Türkiye says Palestine will resist ‘as long as Israel occupies’ land
Palestinians raise a Palestinian flag next to their destroyed house following an Israeli airstrike at al-Bureij refugee camp, southern Gaza Strip, Palestine, June 18, 2024. (EPA Photo)

Israel is the fundamental cause of the catastrophe in Gaza today, a Turkish envoy to the U.N. said, urging world nations to support a sovereign Palestine



Türkiye has warned that Palestinians would continue resisting as long as Israeli occupation persists.

"The fundamental cause of the catastrophe we face in Gaza today is the Israeli occupation," Türkiye's permanent representative to the U.N. Office in Geneva said Wednesday.

"As long as this occupation persists, resistance against the occupation by Palestinians will also continue," Burak Akçapar told an interaction dialogue session held within the framework of the 56th session of the U.N. Human Rights Council.
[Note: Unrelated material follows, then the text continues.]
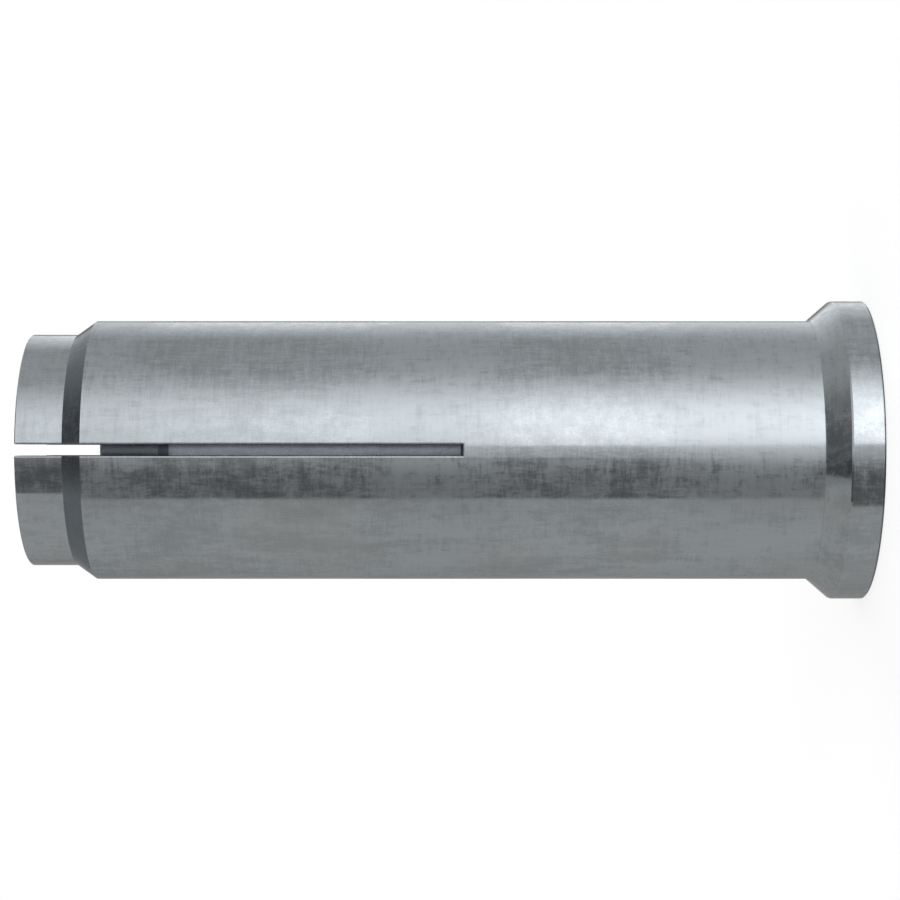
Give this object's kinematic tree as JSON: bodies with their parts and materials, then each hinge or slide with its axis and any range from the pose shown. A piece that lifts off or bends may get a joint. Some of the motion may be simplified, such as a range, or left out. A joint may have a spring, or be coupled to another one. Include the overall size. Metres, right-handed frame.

Akçapar's remarks came after a statement by former U.N. High Commissioner for Human Rights Navi Pillay, chair commissioner of the Independent International Commission of Inquiry on the Occupied Palestinian Territory, including East Jerusalem and Israel, on investigating crimes committed in occupied Palestinian territories.

Akçapar said the report exposes some of the war crimes and crimes against humanity committed by Israeli forces against civilians in Gaza.

He pointed out that Israel's continuous refusal to cooperate with the commission has overshadowed the report and findings based on Israeli sources regarding attacks on Israel did not pass the objectivity test.

He further said they support the report's call for an immediate and sustainable cease-fire, the lifting of the Gaza blockade and the uninterrupted, adequate and continuous delivery of humanitarian aid, as well as the mutual release of detainees and prisoners and an end to the targeting of civilians and civilian infrastructure.

He noted that these calls are in line with Resolution 2735, adopted by the U.N. Security Council, which aims to achieve a cease-fire in Gaza.

Urging every member of the global community to support the sovereign state of Palestine based on the pre-1967 borders with its capital in East Jerusalem, Akçapar said, "Türkiye, as a leading humanitarian donor for Gaza, is ready to contribute to efforts aimed at resolving this significant conflict in our region."

Israel has continued its brutal onslaught on Gaza despite a U.N. Security Council resolution demanding an immediate cease-fire in the besieged enclave.

Israeli military pounded refugee camps in central Gaza overnight, killing and injuring dozens, while deepening its invasion into Rafah in the south, which housed over half of Gaza's 2.3 million people until May 7 when Israeli forces began the ground offensive into the city. Fewer than 100,000 are now believed to be left behind.

There has been no sign of let-up in Israeli onslaught as efforts by international mediators, backed by the U.S., have failed to persuade Israel to agree to a cease-fire, while Hamas insists on an end to the war.

Israel’s war on Gaza was triggered on Oct. 7 by an unprecedented incursion by the Palestinian resistance group Hamas into southern Israel, which Israel said left 1,200 dead. Hamas also took 250 hostages.

Nearly 37,400 Palestinians have since been killed, most of them women and children, and more than 85,500 others injured, according to local health authorities.

More than eight months into the war, vast tracts of Gaza lie in ruins amid a crippling blockade of food, clean water and medicine.

Israel stands accused of genocide at the International Court of Justice (ICJ), whose latest ruling ordered Tel Aviv to halt its operation in Rafah immediately.

Türkiye has been a virulent critic of Israel, has hosted Hamas leaders and welcomes the Palestinian resistance group as a liberation movement, unlike the majority of the Western world.

Ankara has called on the U.N. Security Council and the U.S. to exert pressure on Israel to accept a cease-fire proposal.

It is looking to become an official party to the genocide case at the ICJ next to South Africa, Spain and others. The Turkish government is working to form a crew of local and international jurists specifically for the case, local media reported earlier this month.

Earlier this year, a delegation of 15 Turkish legal experts presented a file to The Hague listing Israel’s war crimes. They cited evidence obtained on-site from Gaza, including notarized testimonies from the injured, civilians living there interviewed by phone and information from journalists who currently serve in the enclave and witness Israeli attacks firsthand.